Friday, October 25, 2013

Dream App

I just read in the New Yorker about a man who created a dream journal app that will be launched in December.  It has a gentle alarm that eases people out of sleep so they can remember their dreams.  People then write about their dreams in the app, and the app will then catalogue the data so researchers can figure out what people across the world dream about.  What do rich people dream about?  What do people in California dream about?  How often do people dream about going back to high school or college and having to take an exam for which they didn't take the course?

The theory of relativity came to Einstein in a dream, as did the double helix to James Watson.  Which is fine, but aren't dreams deeply personal?  Didn't Einstein and Watson dream about their life work?  Would their dreams correlate to anyone else's?  I suppose this is what the researchers intend to find out. Yet, I wonder if the researchers would lump Watson's dream into the "ladder" category, and miss the whole point that this redefined what it means to be human compared to a rat or an elephant.

As I kid, I had very vivid dreams.  Over breakfast, I'd tell everyone about my dream from the night before.  My dad would roll his eyes, and remind me that my dreams were not interesting to anyone else but me.  My dreams weren't a good story, they rambled on, and went in random directions.  I understood they were boring to everyone, but they were fascinating to me.  What did they mean, and why?  This fascinating world was like traveling for me, going to strange dimensions of time and space.

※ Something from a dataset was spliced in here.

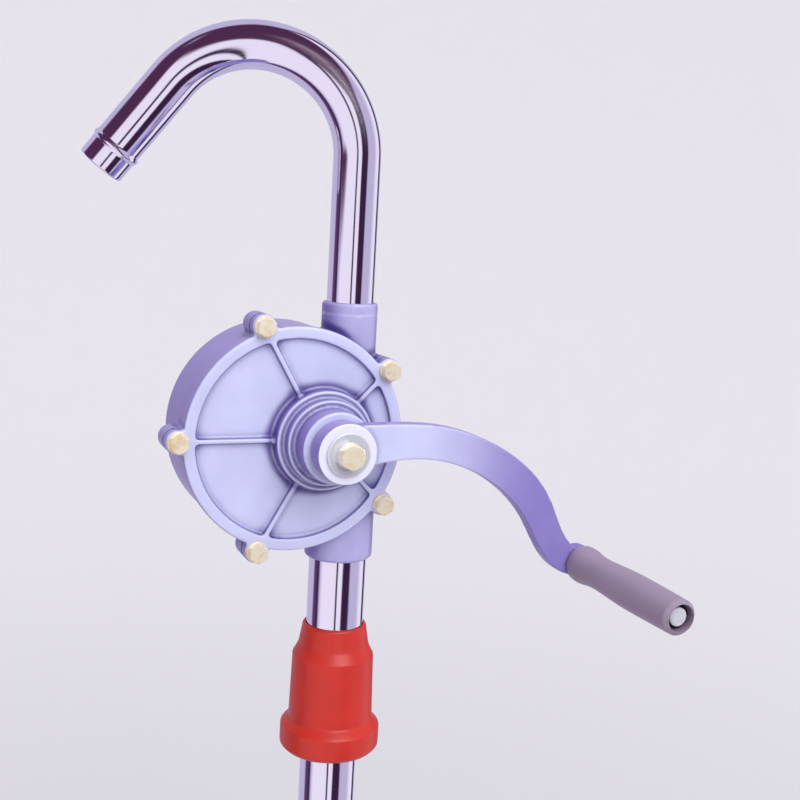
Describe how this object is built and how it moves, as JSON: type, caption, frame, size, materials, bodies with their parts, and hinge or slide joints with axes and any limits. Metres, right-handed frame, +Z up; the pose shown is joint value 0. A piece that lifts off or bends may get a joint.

As an adult, my dreams changes directions, and I followed.  For a stretch in my twenties, I would dream I was one of the "Friends," except I had no part.  Moral of the story:  Stop watching reruns before you go to bed.  My least favorite recurring dream was when I was in meetings at work.  Seriously, how boring was I that I was dreaming of sitting in a beige corner conference room, staring at one of my six colleagues writing on a whiteboard?  In the dream, the meeting had no content.  Or maybe I didn't remember it.  Message:  Have more fun outside of work so I could have better dreams.  Or get a more interesting job.  Or maybe I was pre-mapping the meeting, subconsciously preparing.  Maybe this was a good thing.  Look at what dreams did for Einstein and Watson.

Will I get this app?  Do I want to share my dreams with the world?  Part of me wants to keep them private.  They are mine, after all,  Should I let strangers have the privilege of peaking in my secret world and psyche? Or should I be part of this big experiment, letting my dreams mix in with dreams around the world?